"La prova testimoniale va
valutata, esiste e non è campata in aria". Così il procuratore
generale, Romolo Como, nella sua replica al termine delle
arringhe difensive nel corso del processo di appello alla
commissione grandi rischi, i cui sette esperti in primo grado
sono stati condannati a sei anni di reclusione con l'accusa di
aver falsamente rassicurato i cittadini aquilani al termine
della riunione del 31 marzo 2009 e sottovalutato il rischio
sismico a 5 giorni da quella che sarebbe stata la scossa
distruttiva del 6 aprile, causando la morte di una trentina di
loro.
"Sono state rese testimonianze dirette perché i parenti
vivevano accanto alle vittime - ha continuato il Pg -. Quindi
non hanno riferito parole per sentito dire né il derelato".
Como ha bacchettato le difese degli imputati: "Penso un po'
all'antica ma certi termini che ho sentito sulla sentenza sono
inaccettabili: 'sentenza raccapricciante, squinternata, non
potrebbe leggere giudizio di legittimità in Cassazione'. Ci sono
state critiche esterne, convegni, anche da parte di colleghi, ma
devono rimanere fuori dal processo in corso. Si è arrivati a
definire criminale il comportamento di qualche giornalista che
più o meno correttamente faceva il suo lavoro ma sembra quasi
sia colpa loro delle morti delle persone".

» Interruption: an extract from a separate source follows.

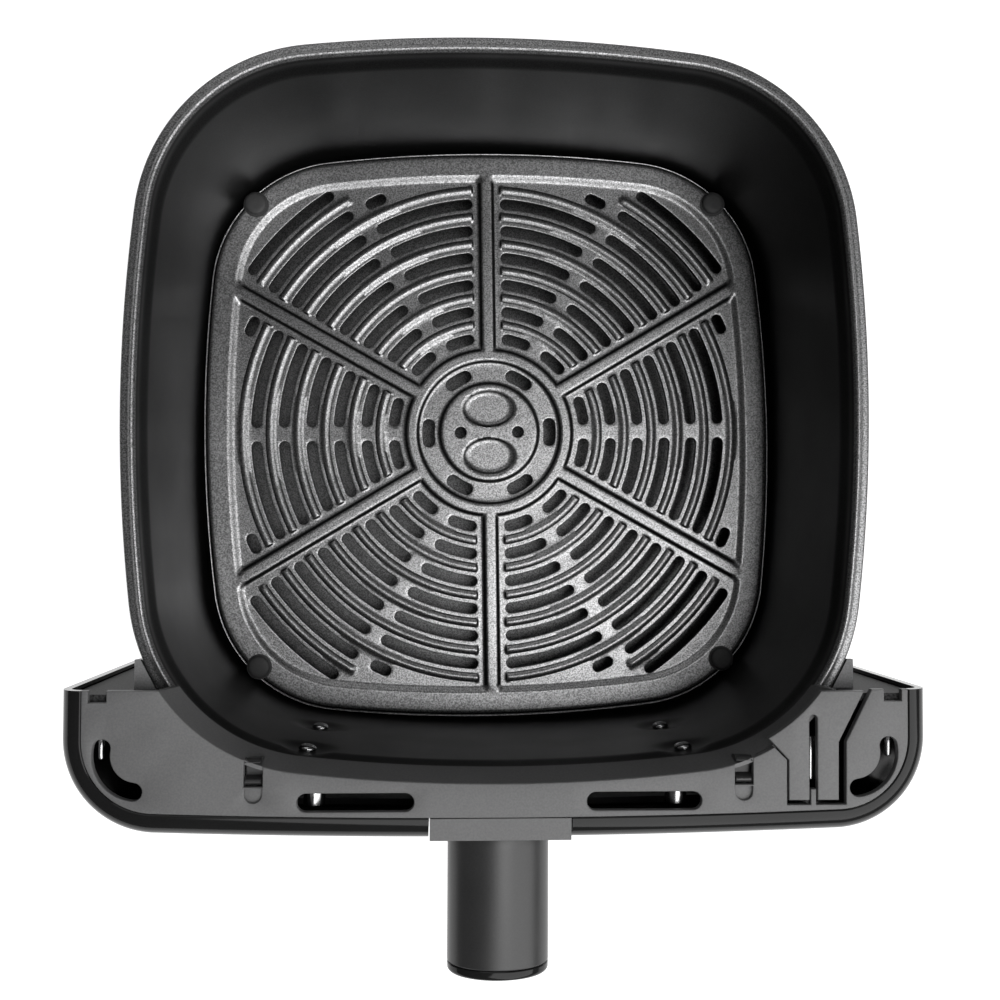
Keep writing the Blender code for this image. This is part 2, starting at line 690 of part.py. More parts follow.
def make_inner_frame(plastic):
    """Frame behind the shell: it takes the bracket screws and the bottom cover's screws."""
    low, high = FRAME_HEIGHTS
    outer = SHELL_WALL + 0.0005
    inner = outer + FRAME_WALL
    profile = [(outer, low), (outer, high), (inner, high), (inner, low)]
    frame = make_object("inner_frame", swept(frame_front, profile), plastic)
    bosses = [cylinder(0.0038, 0.0056, 0.028, (side * x, y)) for side in (-1, 1) for x, y in BOTTOM_SCREWS]
    bosses += [posed(cylinder(0.0036, 0.1303, 0.1322), along_y(side * FRAME_SCREW_X, z))
               for side in (-1, 1) for z in FRAME_SCREW_HEIGHTS]
    unite(frame, joined(bosses))
    holes = [cylinder(PILOT_HOLE, 0.004, 0.020, (side * x, y)) for side in (-1, 1) for x, y in BOTTOM_SCREWS]
    holes += [posed(cylinder(CLEARANCE_HOLE, 0.129, 0.136), along_y(side * FRAME_SCREW_X, z))
              for side in (-1, 1) for z in FRAME_SCREW_HEIGHTS]
    cut(frame, joined(holes))
    shade(frame)


def make_rear_guards(plastic):
    """Walls that close the housing's rear beside the pan, each with an ear at the rim."""
    wall_outline = [(-0.1338, 0.0056), (-0.105, 0.0056), (-0.105, 0.1075), (-0.1112, 0.1075),
                    (-0.1112, 0.1266), (-0.1295, 0.1266), (-0.1338, 0.1225)]
    front, rear = EAR_ENDS
    ear_arc = [p for p in pan_outline(RIM_EDGE + 2 * GAP) if p[0] < -0.1 and front < p[1] < rear]
    ear_arc.sort(key=lambda p: -p[1])
    ear_outline = [(-EAR_OUTER, rear), edge_point(rear)] + ear_arc
    ear_outline += [edge_point(front), (-EAR_OUTER, front)]
    for side, name in ((-1, "rear_guard_left"), (1, "rear_guard_right")):
        wall = [(-side * x, z) for x, z in wall_outline]
        turn = Matrix(((1, 0, 0, 0), (0, 0, -1, 0), (0, 1, 0, 0), (0, 0, 0, 1)))
        guard = make_object(name, posed(prism(wall, *GUARD_FRONT_AND_BACK), turn), plastic)
        ear = [(-side * x, y) for x, y in ear_outline]
        unite(guard, prism(ear, *EAR_HEIGHTS))


def edge_point(y):
    """The point of the pan's left rim, just outside it, at a given y."""
    radius = CORNER_RADIUS + RIM_EDGE + 2 * GAP
    return (-CORNER_CENTRE - math.sqrt(radius ** 2 - (-y - CORNER_CENTRE) ** 2), y)


def screw(radius, head_radius, length):
    """Pan-head screw along +Z with its head below zero."""
    head = SCREW_HEAD_HEIGHT
    return turned([(head_radius * 0.7, -head), (head_radius, -head * 0.5), (head_radius, 0), (radius, 0),
                   (radius, length - 0.001), (radius * 0.5, length)])


def make_housing_screws(steel):
    """Screws from the brackets into the frame, and from the bottom cover into the frame."""
    poses = [along_y(side * FRAME_SCREW_X, z, -0.1281) for side in (-1, 1) for z in FRAME_SCREW_HEIGHTS]
    make_copies("frame_screw", screw(0.0015, 0.003, 0.005), steel, poses)
    poses = [Matrix.Translation((side * x, y, HOUSING_BOTTOM - GAP))
             for side in (-1, 1) for x, y in BOTTOM_SCREWS]
    make_copies("bottom_screw", screw(0.0014, 0.003, 0.013), steel, poses)


# ---------------------------------------------------------------- handle

def half_shell(upper):
    """Half of the handle's oval tube in its X-Z section."""
    steps = 28
    first = 0 if upper else steps // 2
    outer = ellipse(HANDLE_HALF_WIDTH, HANDLE_HALF_HEIGHT, steps=steps)
    inner = ellipse(HANDLE_HALF_WIDTH - HANDLE_WALL, HANDLE_HALF_HEIGHT - HANDLE_WALL, steps=steps)
    half = [(first + i) % steps for i in range(steps // 2 + 1)]
    seam = GAP / 2 if upper else -GAP / 2
    points = [outer[i] for i in half] + [inner[i] for i in reversed(half)]
    return [(x, z + seam) for x, z in points]


def make_handle_mount(matte):
    """Block in the shell's notch that carries the handle."""
    block = box(-MOUNT_HALF, MOUNT_HALF, MOUNT_FRONT, MOUNT_REAR, MOUNT_BOTTOM, HOUSING_TOP)
    mount = make_object("handle_mount", block, matte)
    half, rise = BAR_HALF_WIDTH + JOINT_GAP, BAR_HALF_HEIGHT + JOINT_GAP
    cut(mount, box(-half, half, -0.140, -0.128, HANDLE_Z - rise, HANDLE_Z + rise))
    holes = [posed(cylinder(CLEARANCE_HOLE, 0.129, 0.136), along_y(side * HANDLE_SCREW_X, HANDLE_Z))
             for side in (-1, 1)]
    cut(mount, joined(holes))
    shade(mount, 20)


def make_handle_core(steel):
    """Steel bar inside the handle, welded to a plate behind the mount."""
    half, rise = BAR_HALF_WIDTH, BAR_HALF_HEIGHT
    bar = box(-half, half, HANDLE_END + 0.002, -0.1285, HANDLE_Z - rise, HANDLE_Z + rise)
    core = make_object("handle_core", bar, steel)
    unite(core, box(-3 * half, 3 * half, *BAR_PLATE, HANDLE_Z - 3 * rise, HANDLE_Z + 3 * rise))
    holes = [cylinder(0.0021, 0.100, 0.120, (0, y)) for y in HANDLE_SHELL_SCREWS]
    holes += [posed(cylinder(CLEARANCE_HOLE, 0.127, 0.132), along_y(side * HANDLE_SCREW_X, HANDLE_Z))
              for side in (-1, 1)]
    cut(core, joined(holes))
    shade(core)


def make_handle_shells(matte):
    """Upper and lower halves of the grip, with screw bosses."""
    to_place = along_y(0, HANDLE_Z)
    tube = prism(half_shell(True), -HANDLE_ROOT, -HANDLE_END)
    upper = make_object("handle_upper", posed(tube, to_place), matte)
    unite(upper, joined([cylinder(0.0034, 0.1156, 0.1215, (0, y)) for y in HANDLE_SHELL_SCREWS]))
    cut(upper, joined([cylinder(PILOT_HOLE, 0.110, 0.1196, (0, y)) for y in HANDLE_SHELL_SCREWS]))
    shade(upper)
    tube = prism(half_shell(False), -HANDLE_ROOT, -HANDLE_END)
    lower = make_object("handle_lower", posed(tube, to_place), matte)
    unite(lower, joined([cylinder(0.0046, 0.1004, 0.1064, (0, y)) for y in HANDLE_SHELL_SCREWS]))
    cut(lower, joined([cylinder(0.0034, 0.097, 0.1024, (0, y)) for y in HANDLE_SHELL_SCREWS]))
    cut(lower, joined([cylinder(CLEARANCE_HOLE, 0.100, 0.108, (0, y)) for y in HANDLE_SHELL_SCREWS]))
    shade(lower)


def make_handle_end_cap(gloss):
    """Rounded cap that closes the handle's end."""
    sections = [(1.0, 0), (1.0, 0.0018), (0.96, 0.0028), (0.86, 0.0034)]
    place = along_y(0, HANDLE_Z, HANDLE_END - GAP)
    cap = make_object("handle_end_cap", posed(stacked(grip_section, sections), place), gloss)
    plug = prism(grip_section(0.6)[::2], -0.0018, 0.0012)
    unite(cap, posed(plug, place))
    shade(cap)


def grip_section(scale):
    """The handle's oval section, scaled."""
    return ellipse(HANDLE_HALF_WIDTH * scale, HANDLE_HALF_HEIGHT * scale, steps=28)


def make_handle_screws(steel):
    """Two screws from behind into the mount, and two from below that close the grip."""
    poses = [along_y(side * HANDLE_SCREW_X, HANDLE_Z, -0.1275) for side in (-1, 1)]
    make_copies("handle_screw", screw(0.0015, 0.0029, 0.0065), steel, poses)
    poses = [Matrix.Translation((0, y, 0.1021)) for y in HANDLE_SHELL_SCREWS]
    make_copies("grip_screw", screw(0.0014, 0.0029, 0.0155), steel, poses)


# ---------------------------------------------------------------- the whole drawer

def build():
    """Make every piece."""
    for thing in list(bpy.data.objects):
        bpy.data.objects.remove(thing)
    pan_coating = make_material("pan_coating", (0.022, 0.022, 0.023), 0.38, 0.35)
    plate_coating = make_material("plate_coating", (0.085, 0.085, 0.088), 0.45, 0.6)
    silicone = make_material("silicone", (0.02, 0.02, 0.021), 0.7, 0.0)
    gloss = make_material("gloss_black", (0.012, 0.012, 0.013), 0.08, 0.0)
    matte = make_material("matte_grey", (0.075, 0.076, 0.078), 0.55, 0.0)
    frame_plastic = make_material("frame_plastic", (0.03, 0.03, 0.031), 0.5, 0.0)
    grip = make_material("grip_plastic", (0.035, 0.035, 0.037), 0.32, 0.0)
    steel = make_material("steel", (0.55, 0.55, 0.56), 0.35, 1.0)

    lift = bpy.data.objects.new("plate_lift", None)
    lift.rotation_euler = (0, 0, PLATE_YAW)
    bpy.context.scene.collection.objects.link(lift)

    make_pan(pan_coating)
    make_rivets(steel)
    make_brackets(steel)
    make_crisper_plate(plate_coating, lift)
    make_bumpers(silicone, lift)
    make_front_shell(gloss)
    make_top_cover(matte)
    make_switch_plate(matte)
    make_cover_clips(matte)
    make_bottom_cover(frame_plastic)
    make_inner_frame(frame_plastic)
    make_rear_guards(matte)
    make_housing_screws(steel)
    make_handle_mount(matte)
    make_handle_core(steel)
    make_handle_shells(grip)
    make_handle_end_cap(gloss)
    make_handle_screws(steel)


build()
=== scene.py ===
"""Fine meshes, finishes, light and camera for the air fryer's drawer.

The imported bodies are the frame: every piece below stands where a CAD node stands and rides on its body.
Lengths in the mesh functions are millimetres, and make_piece turns them into metres.
"""
import math

import bmesh
import bpy
import numpy as np
from mathutils import Matrix, Vector
from mathutils.geometry import delaunay_2d_cdt


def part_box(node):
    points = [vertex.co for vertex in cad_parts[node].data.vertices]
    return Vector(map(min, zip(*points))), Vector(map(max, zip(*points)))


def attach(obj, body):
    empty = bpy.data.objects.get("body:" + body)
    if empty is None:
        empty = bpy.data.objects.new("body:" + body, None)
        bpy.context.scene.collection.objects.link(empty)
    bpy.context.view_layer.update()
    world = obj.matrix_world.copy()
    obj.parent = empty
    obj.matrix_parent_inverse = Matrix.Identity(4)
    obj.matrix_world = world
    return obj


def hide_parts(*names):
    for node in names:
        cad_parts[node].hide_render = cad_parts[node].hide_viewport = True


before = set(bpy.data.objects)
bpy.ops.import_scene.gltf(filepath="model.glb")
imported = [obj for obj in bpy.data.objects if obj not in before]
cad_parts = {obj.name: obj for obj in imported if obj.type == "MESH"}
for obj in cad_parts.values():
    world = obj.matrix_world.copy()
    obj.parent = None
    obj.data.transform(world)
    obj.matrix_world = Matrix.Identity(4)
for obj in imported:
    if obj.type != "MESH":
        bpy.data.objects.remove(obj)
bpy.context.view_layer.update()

MM = 0.001

# Pan: the same rounded square as in CAD
RIM_HALF = 122.5
SIDE_RADIUS = 565.0
CORNER_RADIUS = 61.6
PAN_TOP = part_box("pan")[1][2] / MM
PAN_WALL = 1.2
FLOOR_INSET = 6.4
TOP_INSET = 5.5
RIM_INSET = 4.2
STEP_HEIGHT = 103.0
STEP_RISE = 7.5
FILLET = 9.8
CENTRE_OFFSET = SIDE_RADIUS - RIM_HALF
CORNER_CENTRE = (math.sqrt(2 * (SIDE_RADIUS - CORNER_RADIUS) ** 2 - CENTRE_OFFSET ** 2) - CENTRE_OFFSET) / 2
TANGENT_ANGLE = math.atan2(CORNER_CENTRE, CORNER_CENTRE + CENTRE_OFFSET)

# Crisper plate
PLATE_INSET = 7.7
PLATE_YAW = math.radians(1.0)
PLATE_TOP = 21.8
PLATE_UNDER = 19.8
PLATE_FOOT = 13.0
RELIEF = 1.4
RIB_RELIEF = 0.62
RIB_HALF = 1.9
BORDER_RISE = 1.25
BORDER_CREST = 9.6
BORDER_FOOT = 12.6
DISC_RISE = 1.3
DISC_RADII = (18.8, 21.0)
DIMPLE_DEPTH = 1.3
DIMPLE_Y = 9.6
DIMPLE_HALF_WIDTH = 10.8
DIMPLE_HALF_LENGTH = 7.6
FIRST_RING = 38.6
FIRST_RIB = 44.1
RING_PITCH = 11.0
SLOT_HALF = 2.1
SPOKE_CLEARANCE = 5.7
BRIDGE_HALF = 2.8
SPOKE_TURN = math.radians(30)
SIXTH = math.radians(60)
HUB_MIDDLE = 31.2
HUB_SLOT_RADIUS = 24.6
HUB_SLOT_HALF = 2.4
HOLE_X = 11.6
HOLE_RADIUS = 2.3
LEG_PLACE = 102.8
LEG_RADIUS = 3.5

# Front housing
HOUSING_HALF = 137.0
HOUSING_FRONT = 137.5
HOUSING_REAR = -90.5
HOUSING_CORNER = 30.0
HOUSING_BOW = 6000.0
HOUSING_BOTTOM = 3.0
HOUSING_TOP = 129.5
SHELL_WALL = 2.5
SHELL_LIP = 7.0
COVER_SEAM = 0.15
COVER_THICKNESS = 2.5
NOTCH_HALF = 22.6
NOTCH_FLOOR = 93.6
CLIP_X = 77.0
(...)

Nel sottolineare che "se la sentenza di primo grado ha una
colpa è stata quella di voler analizzare troppo a fondo alcuni
profili giuridici", Como ha spiegato che "mi hanno rimproverato
di aver detto che si trattava di quattro amici al bar". "Ma se
lo avessi detto avrei dovuto chiedere l'assoluzione - ha
continuato -. Non lo erano, erano la commissione Grandi rischi e
siamo qui per questo motivo. Dello scarico di energia si è
parlato in presenza di tutti". Secondo il Pg, c'è stato "un
atteggiamento di superficialità di fronte alla conoscenza del
rischio sismico che invece tutti riconoscono".